I don’t know how the structure is, and I haven’t studied the White House, but I would believe that it would be based on different jobs. You can’t just compare all of the women in the White House to all of the men, because they’ve got different jobs and different responsibilities.

President Obama … he’s also been asked to use executive authority to raise labor standards for contracting in other areas, including banning discrimination against … lesbian, gay, bisexual or transgender workers by federal contractors.

You’re getting out of my area now. I’m not commenting on this. I’m not getting into an interview that’s “he said, she said” and all of that … You’re out of my area of expertise …

Changing the legal rights that workers have in terms of taking on fair pay in the way that these executive orders and these laws do – do you think they will make a big difference if there isn’t organizing among workers in the workplace to do collective action around these issues?

I think any policy step would give help. Because the Ledbetter bill, it didn’t solve any problem -- all that did was put the law back to where it was prior to the ruling in my case … All the Ledbetter bill does is allow people like myself, when they find out they’re discriminated against, they can go and file a charge. But it didn’t solve one iota … The equal pay law … was 50 years old last June the 10th. And we have not gained anything. It would take us till I think they said 2050 before we would ever get to that $1 that the men made.

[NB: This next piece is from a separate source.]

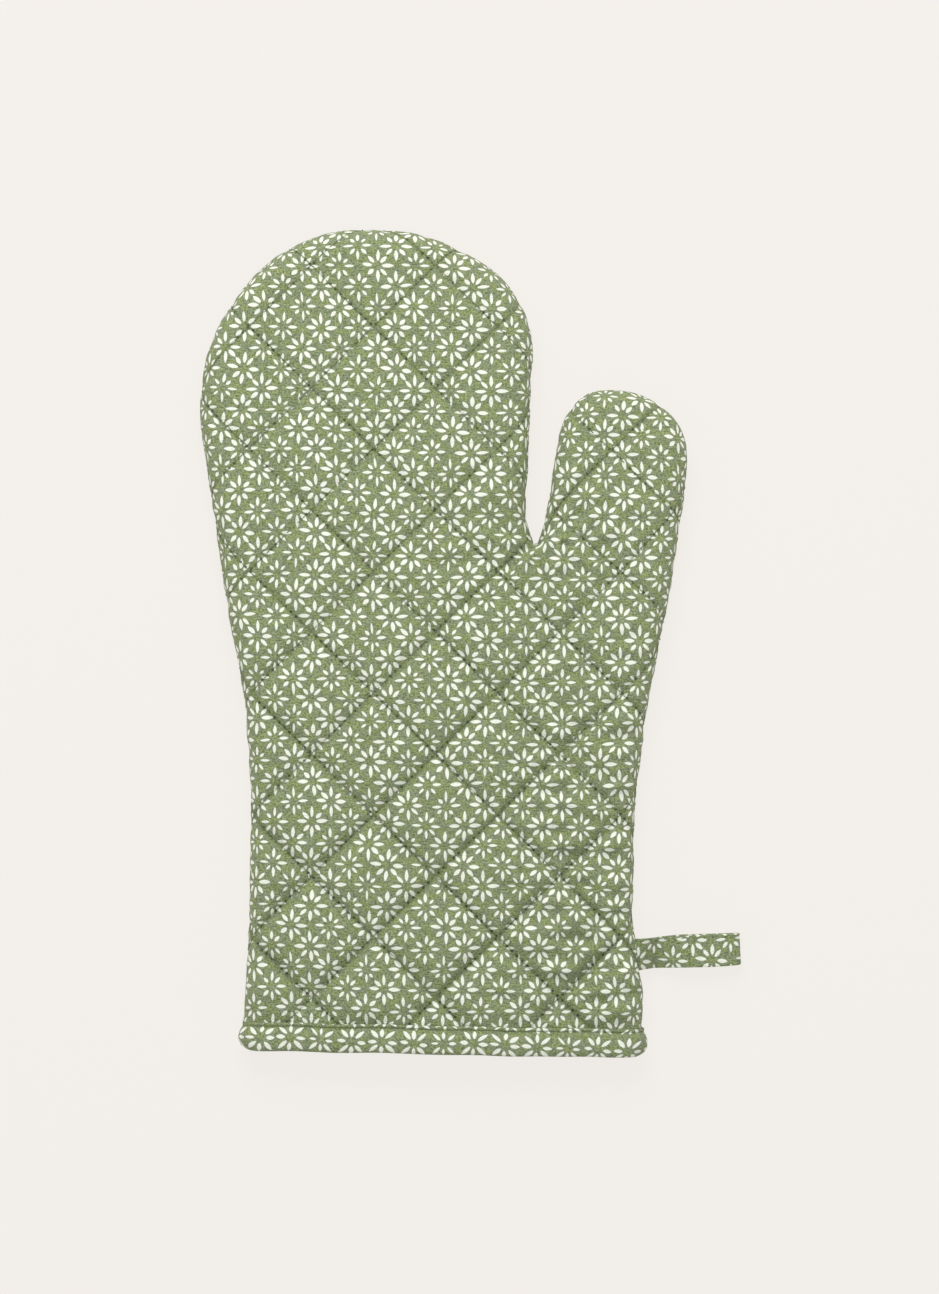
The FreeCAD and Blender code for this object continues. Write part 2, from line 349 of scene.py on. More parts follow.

The women and the minorities in this country … I am so upset about what they’re paid … They’re trying to work and support their families but these people in Congress, on the Republican side, does not want to give them any money. That’s disturbing. That’s very disturbing.

Any positive step going forward would help … I have [seen] corporations that after the Ledbetter bill passed, they began to look at their policies and their procedures, and where their pay scales were, and they began to change things … It’s been very good, because a lot of people have increased their income. But we still have too many American families that are running behind …

How people are paid and how they’re treated – it’s terrible.